Problem: Return all lines from the listing below in which the string "True" occurs.

Collected material:

• • • • • • •

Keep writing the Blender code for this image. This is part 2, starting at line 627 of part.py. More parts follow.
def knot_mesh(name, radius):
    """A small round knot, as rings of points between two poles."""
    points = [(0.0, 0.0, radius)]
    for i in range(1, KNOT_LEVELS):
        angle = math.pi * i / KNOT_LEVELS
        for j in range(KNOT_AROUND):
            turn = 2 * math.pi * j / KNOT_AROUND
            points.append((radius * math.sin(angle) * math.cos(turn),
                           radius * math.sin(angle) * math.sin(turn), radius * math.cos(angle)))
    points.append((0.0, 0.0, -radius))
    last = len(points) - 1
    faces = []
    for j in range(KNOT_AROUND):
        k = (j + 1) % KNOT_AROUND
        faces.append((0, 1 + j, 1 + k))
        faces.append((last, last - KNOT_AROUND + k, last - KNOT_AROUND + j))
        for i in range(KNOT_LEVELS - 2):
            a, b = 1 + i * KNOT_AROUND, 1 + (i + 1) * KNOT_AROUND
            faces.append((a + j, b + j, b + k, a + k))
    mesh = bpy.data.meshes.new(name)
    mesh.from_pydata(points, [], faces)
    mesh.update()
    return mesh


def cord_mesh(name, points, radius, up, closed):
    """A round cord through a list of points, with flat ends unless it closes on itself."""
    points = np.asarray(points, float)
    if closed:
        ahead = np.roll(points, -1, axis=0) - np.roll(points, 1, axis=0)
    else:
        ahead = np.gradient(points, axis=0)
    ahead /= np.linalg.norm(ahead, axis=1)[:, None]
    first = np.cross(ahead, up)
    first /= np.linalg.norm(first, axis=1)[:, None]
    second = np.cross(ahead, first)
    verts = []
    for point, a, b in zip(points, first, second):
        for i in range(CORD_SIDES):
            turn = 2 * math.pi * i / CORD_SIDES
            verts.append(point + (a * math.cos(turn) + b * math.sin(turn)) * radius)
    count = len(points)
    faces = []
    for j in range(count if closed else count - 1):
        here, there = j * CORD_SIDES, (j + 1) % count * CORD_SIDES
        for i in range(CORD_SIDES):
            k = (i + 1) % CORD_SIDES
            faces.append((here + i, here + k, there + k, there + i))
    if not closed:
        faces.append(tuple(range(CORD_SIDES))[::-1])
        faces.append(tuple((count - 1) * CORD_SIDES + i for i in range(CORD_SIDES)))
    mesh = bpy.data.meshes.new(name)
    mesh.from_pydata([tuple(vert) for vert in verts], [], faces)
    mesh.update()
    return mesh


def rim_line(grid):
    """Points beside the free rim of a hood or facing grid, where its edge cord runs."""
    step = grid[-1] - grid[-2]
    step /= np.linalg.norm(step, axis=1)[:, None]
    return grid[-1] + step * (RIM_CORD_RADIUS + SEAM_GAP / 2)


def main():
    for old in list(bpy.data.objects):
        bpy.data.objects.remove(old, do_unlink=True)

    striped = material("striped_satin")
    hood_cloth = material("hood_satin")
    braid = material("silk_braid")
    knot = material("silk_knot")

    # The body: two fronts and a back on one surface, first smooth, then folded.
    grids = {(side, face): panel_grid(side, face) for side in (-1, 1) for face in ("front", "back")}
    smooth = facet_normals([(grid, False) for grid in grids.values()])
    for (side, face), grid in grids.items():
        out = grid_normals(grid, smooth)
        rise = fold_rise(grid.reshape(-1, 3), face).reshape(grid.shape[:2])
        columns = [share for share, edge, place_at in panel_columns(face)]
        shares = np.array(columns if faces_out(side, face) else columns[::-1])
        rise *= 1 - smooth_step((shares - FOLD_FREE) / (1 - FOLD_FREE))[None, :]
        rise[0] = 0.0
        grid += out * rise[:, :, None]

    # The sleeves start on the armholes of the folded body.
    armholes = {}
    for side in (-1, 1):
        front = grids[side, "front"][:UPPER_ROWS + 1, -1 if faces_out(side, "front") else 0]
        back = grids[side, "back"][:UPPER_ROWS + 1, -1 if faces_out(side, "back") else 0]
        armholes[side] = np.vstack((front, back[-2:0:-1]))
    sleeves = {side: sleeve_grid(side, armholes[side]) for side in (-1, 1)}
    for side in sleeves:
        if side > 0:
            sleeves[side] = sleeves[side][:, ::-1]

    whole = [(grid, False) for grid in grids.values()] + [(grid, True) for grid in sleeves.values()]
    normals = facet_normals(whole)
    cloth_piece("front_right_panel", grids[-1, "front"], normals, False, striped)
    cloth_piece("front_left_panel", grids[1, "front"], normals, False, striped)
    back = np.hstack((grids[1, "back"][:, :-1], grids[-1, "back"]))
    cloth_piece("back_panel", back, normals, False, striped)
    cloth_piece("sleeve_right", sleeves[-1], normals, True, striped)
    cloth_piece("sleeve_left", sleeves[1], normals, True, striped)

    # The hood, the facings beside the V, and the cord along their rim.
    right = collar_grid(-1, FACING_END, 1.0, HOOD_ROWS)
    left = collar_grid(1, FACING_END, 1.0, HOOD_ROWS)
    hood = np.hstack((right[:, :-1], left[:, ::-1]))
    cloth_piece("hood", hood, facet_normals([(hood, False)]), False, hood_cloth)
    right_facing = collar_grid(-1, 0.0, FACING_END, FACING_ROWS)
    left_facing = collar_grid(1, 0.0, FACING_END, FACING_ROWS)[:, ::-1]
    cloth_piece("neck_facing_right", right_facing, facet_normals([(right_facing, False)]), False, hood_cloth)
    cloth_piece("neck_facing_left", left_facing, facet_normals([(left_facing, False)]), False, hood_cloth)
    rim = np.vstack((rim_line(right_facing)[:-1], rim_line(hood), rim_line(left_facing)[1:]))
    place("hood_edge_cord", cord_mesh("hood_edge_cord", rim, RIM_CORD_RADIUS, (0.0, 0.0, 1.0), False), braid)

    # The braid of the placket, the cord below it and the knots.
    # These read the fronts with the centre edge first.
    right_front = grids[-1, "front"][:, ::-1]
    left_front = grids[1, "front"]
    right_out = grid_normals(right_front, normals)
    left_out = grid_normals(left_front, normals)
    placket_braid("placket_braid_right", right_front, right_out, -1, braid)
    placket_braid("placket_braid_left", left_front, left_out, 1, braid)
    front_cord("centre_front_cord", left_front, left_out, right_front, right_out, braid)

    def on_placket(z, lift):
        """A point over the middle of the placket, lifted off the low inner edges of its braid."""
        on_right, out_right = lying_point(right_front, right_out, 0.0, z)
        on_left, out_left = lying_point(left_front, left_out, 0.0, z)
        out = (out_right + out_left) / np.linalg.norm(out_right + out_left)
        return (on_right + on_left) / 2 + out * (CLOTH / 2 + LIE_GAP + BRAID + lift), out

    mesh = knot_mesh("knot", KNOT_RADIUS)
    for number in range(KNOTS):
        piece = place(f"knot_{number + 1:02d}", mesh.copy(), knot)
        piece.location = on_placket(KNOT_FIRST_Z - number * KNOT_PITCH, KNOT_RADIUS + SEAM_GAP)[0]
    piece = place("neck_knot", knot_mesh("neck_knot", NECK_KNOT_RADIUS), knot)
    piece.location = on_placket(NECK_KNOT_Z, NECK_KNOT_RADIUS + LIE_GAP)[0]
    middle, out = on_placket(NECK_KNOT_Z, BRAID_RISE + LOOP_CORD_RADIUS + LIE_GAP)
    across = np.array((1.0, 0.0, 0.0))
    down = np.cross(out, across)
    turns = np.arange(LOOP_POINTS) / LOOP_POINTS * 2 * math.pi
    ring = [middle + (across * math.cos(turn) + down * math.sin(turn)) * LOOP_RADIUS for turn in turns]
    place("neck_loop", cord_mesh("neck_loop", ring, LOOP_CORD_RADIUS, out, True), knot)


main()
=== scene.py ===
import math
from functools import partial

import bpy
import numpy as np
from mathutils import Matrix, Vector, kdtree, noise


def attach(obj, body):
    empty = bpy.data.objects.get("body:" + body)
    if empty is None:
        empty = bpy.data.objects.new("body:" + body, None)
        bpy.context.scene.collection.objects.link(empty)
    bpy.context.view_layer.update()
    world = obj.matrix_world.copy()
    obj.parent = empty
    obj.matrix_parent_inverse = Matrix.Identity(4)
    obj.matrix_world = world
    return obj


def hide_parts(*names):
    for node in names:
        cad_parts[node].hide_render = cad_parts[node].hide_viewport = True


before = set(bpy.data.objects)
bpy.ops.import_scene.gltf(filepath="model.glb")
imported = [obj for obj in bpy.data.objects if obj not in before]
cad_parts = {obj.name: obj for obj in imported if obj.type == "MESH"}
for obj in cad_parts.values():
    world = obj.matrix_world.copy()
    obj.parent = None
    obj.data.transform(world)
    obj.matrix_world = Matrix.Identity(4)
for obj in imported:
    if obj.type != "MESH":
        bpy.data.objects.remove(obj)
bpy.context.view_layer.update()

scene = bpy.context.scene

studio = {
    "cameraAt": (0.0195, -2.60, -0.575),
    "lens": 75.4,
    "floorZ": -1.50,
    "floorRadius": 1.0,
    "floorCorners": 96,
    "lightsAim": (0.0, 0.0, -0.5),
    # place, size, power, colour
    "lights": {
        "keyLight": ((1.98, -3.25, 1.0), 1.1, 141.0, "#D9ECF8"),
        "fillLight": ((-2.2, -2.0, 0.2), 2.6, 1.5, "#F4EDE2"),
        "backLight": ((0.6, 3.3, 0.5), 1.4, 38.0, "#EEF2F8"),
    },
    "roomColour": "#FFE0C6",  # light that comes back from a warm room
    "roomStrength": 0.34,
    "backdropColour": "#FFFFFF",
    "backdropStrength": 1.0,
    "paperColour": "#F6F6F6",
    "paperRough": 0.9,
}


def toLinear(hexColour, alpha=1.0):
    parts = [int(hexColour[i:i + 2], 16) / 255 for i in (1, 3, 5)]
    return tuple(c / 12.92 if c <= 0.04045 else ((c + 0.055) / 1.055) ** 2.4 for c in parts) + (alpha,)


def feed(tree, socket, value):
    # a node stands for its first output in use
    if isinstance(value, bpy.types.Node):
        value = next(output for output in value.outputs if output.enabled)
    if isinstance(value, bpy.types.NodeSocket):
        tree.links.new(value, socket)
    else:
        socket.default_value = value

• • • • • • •

Exercise response:
        bpy.data.objects.remove(old, do_unlink=True)
    whole = [(grid, False) for grid in grids.values()] + [(grid, True) for grid in sleeves.values()]
    cloth_piece("sleeve_right", sleeves[-1], normals, True, striped)
    cloth_piece("sleeve_left", sleeves[1], normals, True, striped)
    place("neck_loop", cord_mesh("neck_loop", ring, LOOP_CORD_RADIUS, out, True), knot)
        cad_parts[node].hide_render = cad_parts[node].hide_viewport = True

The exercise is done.